Onu (o canı) geri çevirsenize, eğer doğru söyleyenler iseniz.
فَاَمَّٓا اِنْ كَانَ مِنَ الْمُقَرَّب۪ينَۙ
Fe emmâ in kâne minel mukarrebîn.
Fakat (ölen kişi) Allah’a yaklaştırılmışlardan ise,
فَرَوْحٌ وَرَيْحَانٌ وَجَنَّتُ نَع۪يمٍ
Fe revhun ve reyhânun ve cennetu na’îm.
Ona rahatlık, güzel rızık ve Naim cenneti vardır.
وَاَمَّٓا اِنْ كَانَ مِنْ اَصْحَابِ الْيَم۪ينِۙ
Ve emmâ in kâne min ashâbil yemîn.
Eğer Ashab-ı Yemin’den ise,
فَسَلَامٌ لَكَ مِنْ اَصْحَابِ الْيَم۪ينِۜ
Fe selâmun leke min ashâbil yemîn.
“Sana Ashab-ı Yemin’den selam var!” (denir).
وَاَمَّٓا اِنْ كَانَ مِنَ الْمُكَذِّب۪ينَ الضَّٓالّ۪ينَۙ
Ve emmâ in kâne minel mukezzibîned dâllîn.

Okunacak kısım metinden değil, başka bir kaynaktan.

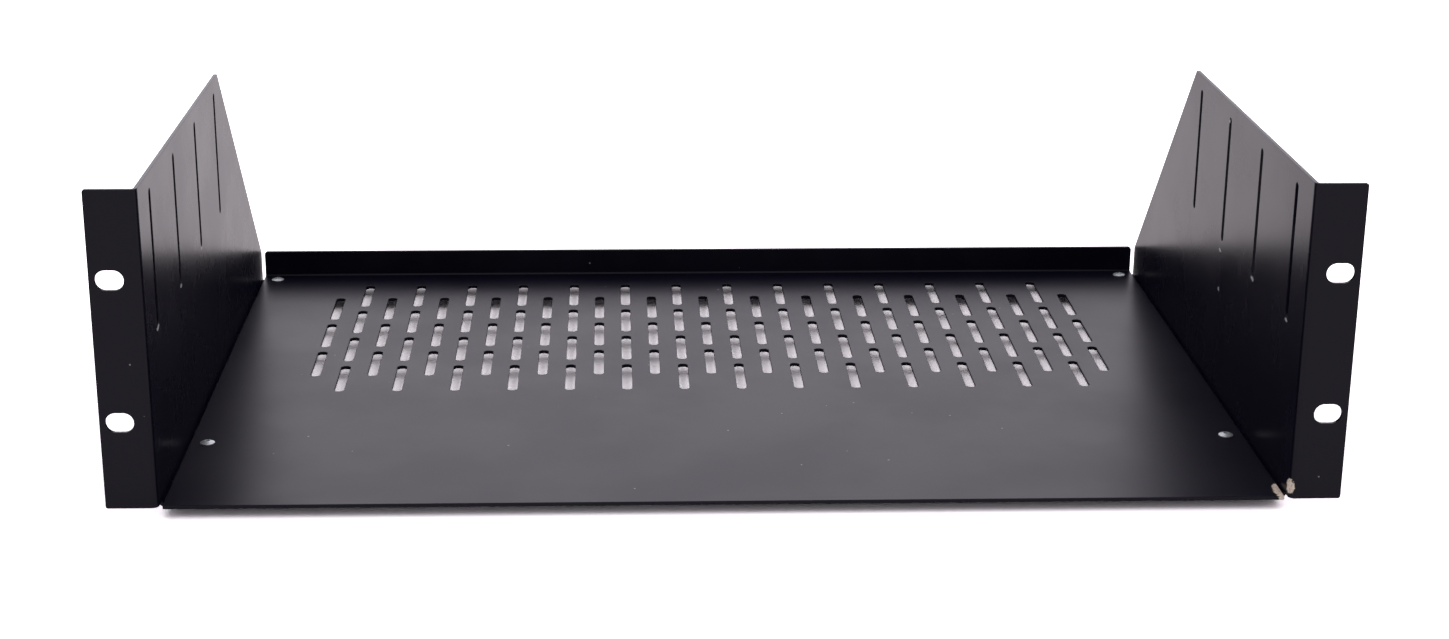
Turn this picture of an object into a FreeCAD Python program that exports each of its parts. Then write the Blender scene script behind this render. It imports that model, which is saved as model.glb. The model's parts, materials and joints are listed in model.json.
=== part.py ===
import FreeCAD, Part
import math
import os
import types
import Sketcher

# A 3U cantilever rack shelf: a vented tray carried by two folded side brackets.
# +X is to the right, +Y goes back into the rack, +Z is up. The origin is the centre
# of the four rack slots, on the back faces of the ears, which bear on the rack rails.

# Driving dimensions in millimetres. Each becomes one aliased cell of the sheet.
SIZES = {
    # ears
    "panel_width": 482.6,          # over both ears
    "panel_height": 128.0,
    "ear_width": 20.3,             # from the ear's outer edge to the side plate's inner face
    "ear_corner_radius": 1.0,
    "rack_slot_inset": 7.8,        # from the ear's outer edge to the slot's centre
    "rack_slot_rise": 57.15,       # between slot centres, low to high
    "rack_slot_length": 11.0,
    "rack_slot_width": 8.0,
    # sheet metal
    "sheet_gauge": 1.5,
    "bend_radius": 1.0,            # inside radius of every fold
    # side plates and their feet
    "shelf_depth": 305.0,          # from the ears' back faces to the lip's rear face
    "plate_rear_setback": 4.0,     # of the plate's rear edge, from the lip's rear face
    "plate_rear_height": 13.2,     # of the plate's rear edge above the deck
    "crest_reach": 196.0,          # where the level top edge ends and the slope begins
    "plate_corner_radius": 1.0,
    "foot_width": 20.0,            # of the flange turned in under the tray
    "foot_setback": 7.0,           # relief between the ear and the foot
    "foot_corner_radius": 3.0,
    # slits in the side plates
    "slit_count": 4,
    "slit_length": 55.0,
    "slit_width": 4.0,
    "slit_front_margin": 23.0,     # from the ears' back faces to the first slit
    "slit_crest_margin": 12.8,     # from the last slit to the end of the level edge
    "slit_top_margin": 6.1,        # below the level edge
    # tray
    "tray_side_gap": 0.1,          # between the tray and the fold beside it
    "tray_setback": 1.0,           # of the front edge behind the ears' back faces
    "lip_height": 12.7,            # above the deck
    "lip_corner_radius": 1.5,
    # vents in the deck
    "vent_columns": 15,            # in a wide row; a narrow row has one fewer
    "vent_wide_rows": 3,
    "vent_narrow_rows": 4,
    "vent_pitch": 25.4,            # across
    "vent_row_pitch": 20.2,        # from a row to the next
    "vent_web": 6.9,               # metal left between two vents of one column
    "vent_width": 4.4,
    "vent_corner": 1.3,            # cut off each corner of a vent at 45 degrees
    "vent_rear_margin": 19.6,      # from the lip's rear face to the rear row
    # blind rivets
    "rivet_inset": 8.1,            # from the side plate's inner face
    "rivet_front_margin": 67.6,    # from the deck's front edge
    "rivet_rear_margin": 4.5,      # from the foot's rear end
    "rivet_shank_diameter": 3.2,
    "rivet_hole_clearance": 0.05,  # all round the shank
    "rivet_head_diameter": 6.1,
    "rivet_head_height": 1.1,
    "rivet_head_rim": 0.35,        # upright edge of the domed head
    "rivet_tail_diameter": 5.2,
    "rivet_tail_height": 1.9,
    "rivet_tail_shoulder": 1.0,    # upright edge of the tail
    "rivet_tail_wall": 0.4,        # round the mandrel's head, where the tail ends
    "mandrel_diameter": 1.8,
    "mandrel_recess": 0.35,        # of the broken stem below the top of the rivet
    "mandrel_head_diameter": 2.8,
    "mandrel_head_height": 1.7,
    "mandrel_head_stub": 0.7,      # of its head below the rivet's tail
    "mandrel_chamfer": 0.3,
    "mandrel_clearance": 0.05,     # all round the stem and its head
}


class Length:
    """A dimension as an expression over the sheet, with its present value beside it."""

    def __init__(self, text, value):
        self.text = text
        self.value = value

    def __add__(self, other):
        other = as_length(other)
        return Length(f"({self.text} + {other.text})", self.value + other.value)

    def __sub__(self, other):
        other = as_length(other)
        return Length(f"({self.text} - {other.text})", self.value - other.value)

    def __mul__(self, other):
        other = as_length(other)
        return Length(f"({self.text} * {other.text})", self.value * other.value)

    def __truediv__(self, other):
        other = as_length(other)
        return Length(f"({self.text} / {other.text})", self.value / other.value)

    def __neg__(self):
        return self * -1


def as_length(value):
    return value if isinstance(value, Length) else Length(str(value), value)


size = types.SimpleNamespace(
    **{name: Length(f"Sizes.{name}", value) for name, value in SIZES.items()})

# Planes and levels of the shelf.
ORIGIN = as_length(0)
EAR_EDGE = size.panel_width / 2
INNER_FACE = EAR_EDGE - size.ear_width
OUTER_FACE = INNER_FACE + size.sheet_gauge
PANEL_TOP = size.panel_height / 2
DECK = -PANEL_TOP
DECK_UNDERSIDE = DECK - size.sheet_gauge
FOOT_UNDERSIDE = DECK_UNDERSIDE - size.sheet_gauge
FOOT_EDGE = OUTER_FACE - size.foot_width
PLATE_REAR = size.shelf_depth - size.plate_rear_setback
PLATE_REAR_TOP = DECK + size.plate_rear_height
TRAY_EDGE = INNER_FACE - size.bend_radius - size.tray_side_gap
LIP_FACE = size.shelf_depth - size.sheet_gauge
LIP_TOP = DECK + size.lip_height
OUTER_BEND = size.bend_radius + size.sheet_gauge
VENT_LENGTH = size.vent_row_pitch * 2 - size.vent_web
RIVET_X = INNER_FACE - size.rivet_inset
RIVET_ROWS = {
    "front": size.tray_setback + size.rivet_front_margin,
    "rear": PLATE_REAR - size.rivet_rear_margin,
}
RIVET_HOLE = size.rivet_shank_diameter + size.rivet_hole_clearance * 2
SIDES = {"left": -1, "right": 1}

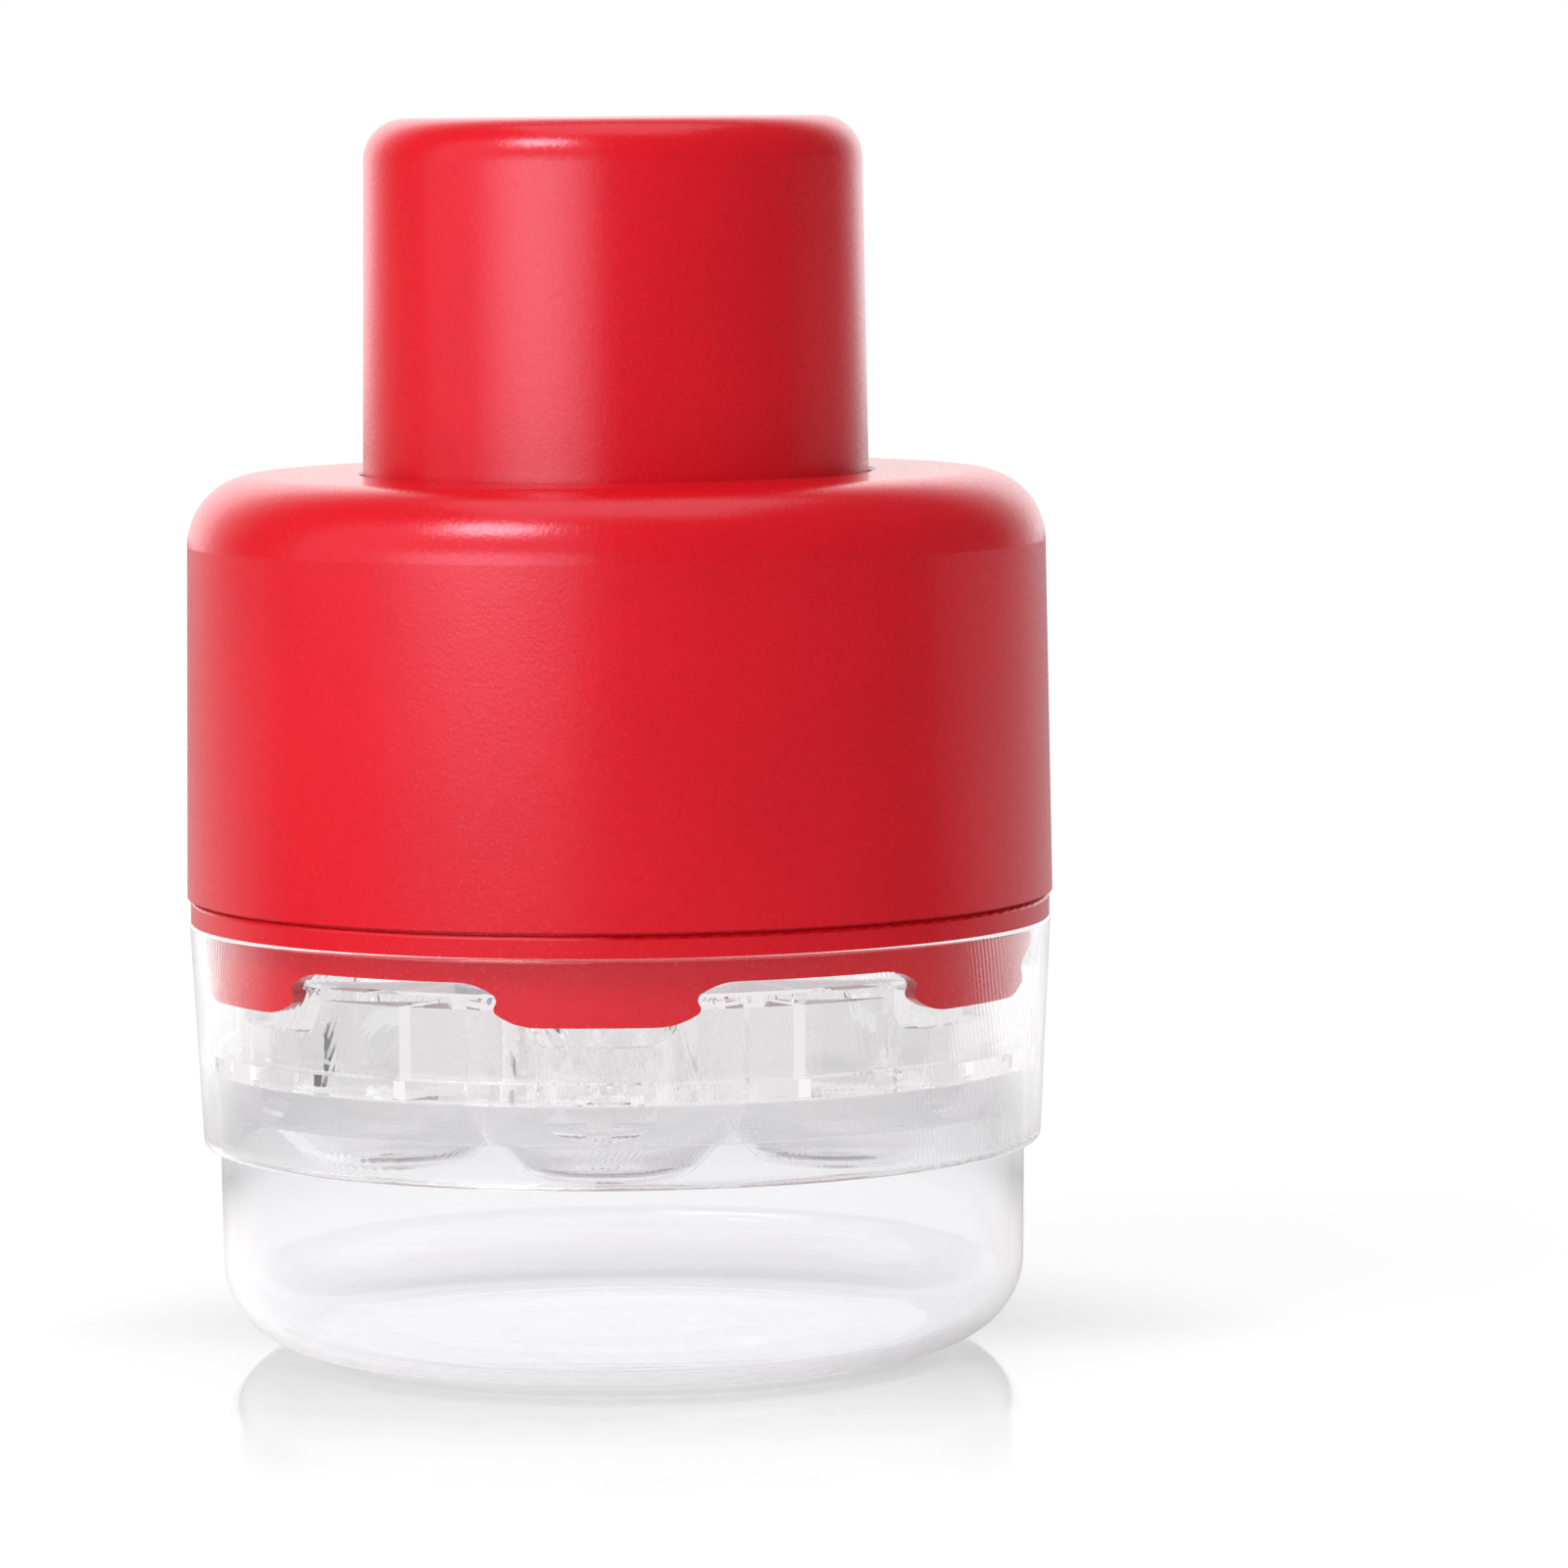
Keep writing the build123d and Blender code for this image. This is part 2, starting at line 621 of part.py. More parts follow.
# Screws: housing to guide plate, posts to guide plate, carrier to cap
housing_screws = screws(screw_boss_circle_r, finger_angle, rim_z, flange_thickness + seam_gap + screw_bite)
housing_screws.label = "housing_screws"
export_step(housing_screws, "parts/housing_screws.step")
post_screws = screws(post_circle_r, finger_angle, rim_z, flange_thickness + seam_gap + screw_bite)
post_screws.label = "post_screws"
export_step(post_screws, "parts/post_screws.step")
cap_screws = screws(cap_boss_circle_r, cap_boss_angle, carrier_z, carrier_thickness + screw_bite)
cap_screws.label = "cap_screws"
export_step(cap_screws, "parts/cap_screws.step")
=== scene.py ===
from math import asin, atan2, cos, hypot, pi, radians, sin, tan

import bpy
from bpy.props import FloatProperty, FloatVectorProperty, IntProperty, PointerProperty
from mathutils import Matrix, Vector


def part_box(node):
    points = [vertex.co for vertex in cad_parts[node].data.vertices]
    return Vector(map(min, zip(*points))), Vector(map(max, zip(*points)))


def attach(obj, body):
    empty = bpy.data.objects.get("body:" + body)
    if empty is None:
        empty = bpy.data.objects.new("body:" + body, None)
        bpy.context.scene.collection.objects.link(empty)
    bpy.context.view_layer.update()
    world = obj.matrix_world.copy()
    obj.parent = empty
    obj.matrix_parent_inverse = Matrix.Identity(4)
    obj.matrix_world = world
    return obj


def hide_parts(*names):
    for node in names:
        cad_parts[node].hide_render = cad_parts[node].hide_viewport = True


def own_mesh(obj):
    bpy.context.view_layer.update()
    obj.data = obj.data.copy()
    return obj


bl_info = {
    "name": "Multi cherry pitter",
    "version": (1, 0, 0),
    "blender": (4, 5, 0),
    "location": "3D View > Sidebar > Cherry pitter",
    "description": "Dresses the packed cherry pitter and lights it on a plain floor",
    "category": "Object",
}

MM = 0.001
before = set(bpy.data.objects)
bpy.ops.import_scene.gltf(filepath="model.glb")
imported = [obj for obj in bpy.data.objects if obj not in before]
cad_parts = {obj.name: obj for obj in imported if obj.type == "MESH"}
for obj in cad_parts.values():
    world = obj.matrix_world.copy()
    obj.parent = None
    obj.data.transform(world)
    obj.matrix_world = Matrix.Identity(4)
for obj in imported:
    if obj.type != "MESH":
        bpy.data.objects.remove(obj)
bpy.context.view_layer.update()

# Steps around the axis and along the roundings of the pieces
TURNED_STEPS = 96  # around small turned pieces and the prongs
CUP_STEPS = 256  # around the cup
SCREW_STEPS = 24  # around a screw
CORNER_STEPS = 24  # along the cup's bottom corner
ROUNDING_STEPS = 6  # along a small rounding and a screw's head
BUSH_ROUNDING_STEPS = 4  # along a bush's roundings
COIL_STEPS = 48  # along one turn of a spring
WIRE_STEPS = 16  # around a spring's wire
THREAD_ROWS = 8  # along one turn of a thread
THREAD_RUNOUT = 4  # rows over which a thread swells from each end

# Shapes that no setting changes
AXIS_RING = 0.01 * MM  # radius of the tiny circle that a shell is turned along
SHARP_ANGLE = radians(32)  # edges steeper than this stay crisp in the shading
FLAT_SHARE = 0.99  # share of the cup's flat base that a point beside its corner keeps flat
ROD_CHAMFER = 0.3 * MM  # on the ends of a prong
CROWN_SHARE = 0.9  # share of a prong's radius over which its hollow end falls
POST_FOOT = 0.2 * MM  # rounding on a post's lower end
POST_HOLE = 0.15 * MM  # rounding on the mouth of its tapped hole
BUSH_BORE = 0.25 * MM  # rounding on both ends of a bush's bore
BUSH_END = 0.15 * MM  # rounding on a bush's upper end
FLANGE_TOP = 0.2 * MM  # rounding on a flange's upper edge
FLANGE_FOOT = 0.3 * MM  # rounding on a flange's lower edge
POINT_TAPER = 0.6  # share of a screw's point that its radius loses
POST_COUNT = 3  # posts, and screws in each group
FLUTE_EDGE = 1e-6  # angle beside a flute's edge that still counts as the plain rod

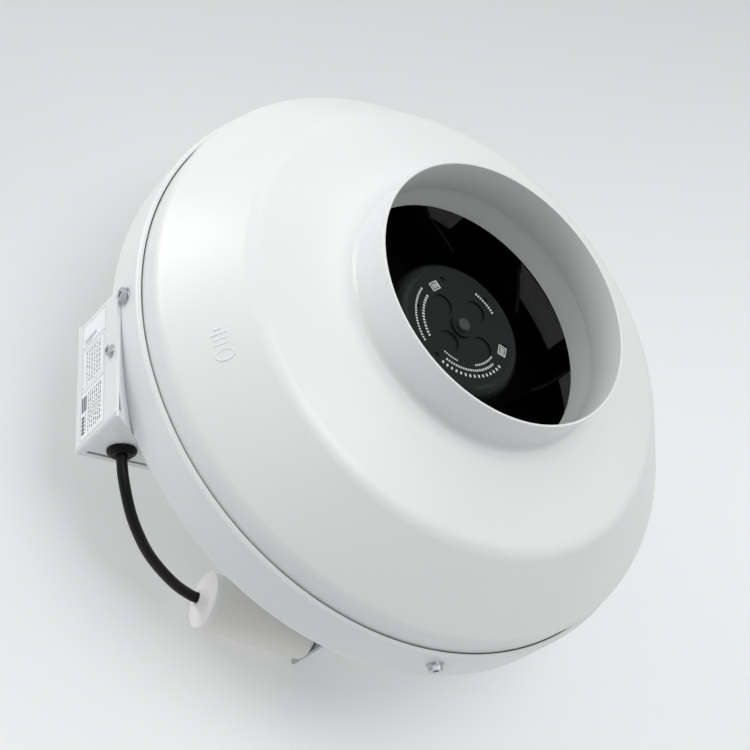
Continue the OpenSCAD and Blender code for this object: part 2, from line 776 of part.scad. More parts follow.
// Sheathed cable from the terminal box, under the band's lower edge, into the capacitor
module capacitor_cable() {
  color([0.05, 0.05, 0.055]) swept_tube(cable_route, cable_d / 2, 12);
}

inlet_shell();
outlet_shell();
inlet_nozzle();
shell_screws();
rotor_cup();
rotor_core();
shaft();
stator_core();
stator_windings();
stator_insulators();
motor_flange();
bearing_outer_rings();
bearing_inner_rings();
bearing_balls();
bearing_cages();
preload_washer();
shaft_circlip();
motor_bracket();
motor_screws();
bracket_screws();
impeller_hub();
impeller_blades();
impeller_shroud();
impeller_rivets();
balance_clip();
box_cover();
box_base();
base_rivets();
cover_screw();
rating_label();
cable_grommet();
supply_grommet();
terminal_block();
terminal_inserts();
terminal_screws();
terminal_block_screws();
earth_screw();
lead_grommet();
motor_lead();
capacitor_can();
capacitor_cap();
capacitor_stud();
capacitor_washer();
capacitor_nut();
capacitor_bracket();
capacitor_bracket_screws();
capacitor_cable();
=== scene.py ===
import json
import math
import random

import bmesh
import bpy
from mathutils import Matrix, Vector

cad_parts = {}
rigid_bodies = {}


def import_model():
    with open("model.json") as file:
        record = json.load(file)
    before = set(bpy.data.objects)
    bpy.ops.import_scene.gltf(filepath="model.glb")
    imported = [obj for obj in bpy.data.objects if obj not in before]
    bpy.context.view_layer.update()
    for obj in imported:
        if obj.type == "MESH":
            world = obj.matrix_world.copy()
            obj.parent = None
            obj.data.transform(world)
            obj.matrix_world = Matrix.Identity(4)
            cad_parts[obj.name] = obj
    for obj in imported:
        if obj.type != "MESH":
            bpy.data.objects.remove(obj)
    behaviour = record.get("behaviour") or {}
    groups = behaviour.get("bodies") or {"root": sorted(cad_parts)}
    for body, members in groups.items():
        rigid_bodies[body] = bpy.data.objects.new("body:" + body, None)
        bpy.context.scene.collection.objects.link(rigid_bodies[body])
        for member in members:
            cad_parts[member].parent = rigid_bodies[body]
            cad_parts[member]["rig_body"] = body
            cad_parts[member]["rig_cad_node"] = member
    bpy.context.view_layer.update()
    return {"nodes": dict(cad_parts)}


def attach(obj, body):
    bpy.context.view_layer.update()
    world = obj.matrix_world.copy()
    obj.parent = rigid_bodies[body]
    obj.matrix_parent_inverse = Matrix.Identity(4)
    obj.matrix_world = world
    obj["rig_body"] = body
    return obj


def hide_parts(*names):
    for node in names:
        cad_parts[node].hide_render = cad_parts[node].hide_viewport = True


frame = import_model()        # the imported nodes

nodes = frame["nodes"]
mm = 0.001
scene = bpy.context.scene
print("frame loaded:", len(nodes), "nodes")

# Camera, lowered from above the inlet side and turned on its own axis
cameraView = {
    "lens": 75.84,
    "place": (0.4415, -0.4737, 0.7335),
    "right": (0.06420, 0.83004, 0.55400),
    "up": (-0.87031, -0.22508, 0.43807),
}


def addCamera(values):
    right = Vector(values["right"]).normalized()
    up = Vector(values["up"])
    back = right.cross(up).normalized()
    up = back.cross(right)
    turn = Matrix((right, up, back)).transposed().to_4x4()
    bpy.ops.object.camera_add()
    camera = bpy.context.object
    camera.name = "mainCamera"
    camera.data.lens = values["lens"]
    camera.data.sensor_width = 36
    camera.data.clip_start = 0.05
    camera.data.clip_end = 50
    camera.matrix_world = Matrix.Translation(values["place"]) @ turn
    scene.camera = camera


addCamera(cameraView)

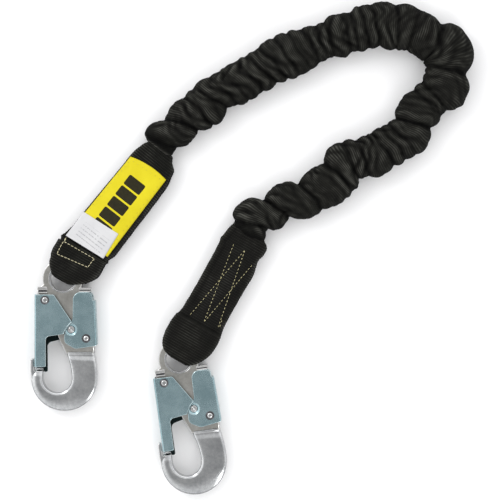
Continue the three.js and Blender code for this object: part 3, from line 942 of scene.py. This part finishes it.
def left_details():
    label = sheet_on_web("yellow_label_cloth", LABEL_CORNERS, 0.4, 0.45, label_cloth(), LABEL_BOW)
    sew_on(label, "left", "yellow_label", "identification_label")
    tag = sheet_on_web("white_record_label", TAG_CORNERS, 1.0, 0.3, label_paper())
    sew_on(tag, "left", "white_label", "inspection_label")
    cream = thread("cream_thread", (0.42, 0.37, 0.2), (0.8, 0.74, 0.5))
    runs = [*zip(BOX, BOX[1:] + BOX[:1]), *BOX_TAILS]
    box = stitches("box_stitches", "left", runs, 3.4, 2.6, 0.25, 0.08, cream)
    sew_on(box, "left", "thread", "box_stitching")
    ochre = thread("label_thread", (0.3, 0.25, 0.03), (0.55, 0.48, 0.06))
    hem = stitches("label_stitches", "left", LABEL_HEM, 4.6, 1.2, 0.2, 0.85, ochre)
    sew_on(hem, "left", "thread")


def right_details():
    tan = thread("tan_thread", (0.33, 0.29, 0.13), (0.72, 0.66, 0.38))
    runs = [(ZIGZAG_TOPS[i], ZIGZAG_FEET[j]) for i, j in ((0, 1), (1, 0), (1, 2), (2, 1))]
    rows = stitches("zigzag_stitches", "right", [*runs, ZIGZAG_TAIL], 3.3, 1.9, 0.21, 0.06, tan)
    sew_on(rows, "right", "thread", "zigzag_stitching")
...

Ama eğer yalanlayan sapkınlardan ise,
فَنُزُلٌ مِنْ حَم۪يمٍۙ
Fe nuzulun min hamîm.
İşte ona kaynar sudan bir ziyafet vardır.
وَتَصْلِيَةُ جَح۪يمٍ
Ve tasliyetu cahîm.
Ve cehenneme atılma vardır.
اِنَّ هٰذَا لَهُوَ حَقُّ الْيَق۪ينِۚ
İnne hâzâ lehuve hakkul yakîn.
Şüphesiz bu, kesin gerçeğin ta kendisidir.
فَسَبِّحْ بِاسْمِ رَبِّكَ الْعَظ۪يمِ
Fe sebbih bismi rabbikel azîm.
O halde, O büyük Rabbinin adını tesbih et.